Saturday, neither happened. Other than Toussaint's 120 yards on the ground, the line did nothing for running backs. And Gardner was another story all together. He had zero time to do anything, let alone complete a pass. He was too busy running from Huskies all night.
Gardner rushed for 59 yards, which is a little deceiving. He was chased for 59 yards. He was lucky enough to get away.
Staff Is Wasting Time by Not Playing Derrick Green
Unless there is something going on behind the scenes that hasn't been reported by the media, then Michigan has no excuse as to why Derrick Green didn't get a snap Saturday. Prior to the 24-21 win over UConn, Green had 13 carries on the year.
After the win, he had 13 carries. See the problem?

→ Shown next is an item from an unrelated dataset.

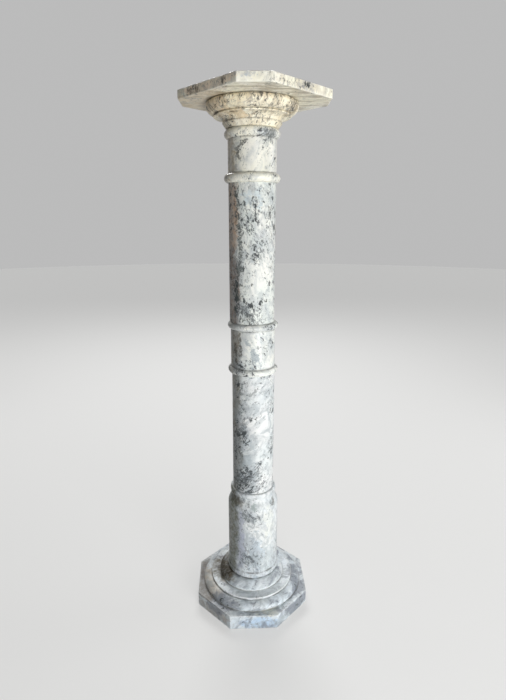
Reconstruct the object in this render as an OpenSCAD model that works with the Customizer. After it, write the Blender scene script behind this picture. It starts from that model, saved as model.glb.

The running game needs a boost. Toussaint saved his job for a week. The time for Green is now.
Frank Clark Is the D-Line
If the defensive line didn't have Frank Clark, it wouldn't have much.
That's harsh, sure. But Clark is the only player worth talking about from the line, which has applied little to no pressure on quarterbacks since ousting Central Michigan's Cody Kater in Week 1 after six attempts.
UConn's Whitmer had several seconds to throw Saturday. The same was true in Week 3 for Akron's Pohl, who worked the sideline in a similar manner as Whitmer did against the Wolverines.
Greg Mattison's blitzes helped slow down the Huskies. Clark got a sack out of the deal, too. But it's not enough—not for a team with such lofty goals and dreams.
Now Is Perfect Time for Bye Week
The Wolverines open their Big Ten season Oct. 5 by hosting Minnesota.
Until then, Hoke has to think of a way not to get shell shocked during Homecoming. If the Gophers come into The Big House and knock off Team 134, heads will roll. Jobs will be asked for and player personnel will undergo heavy change.
That being said, now is the perfect time to take a breather. Two close ones against the little guys of college football is enough to make any coach—no matter how confident or proud—reevaluate things and ask the difficult questions.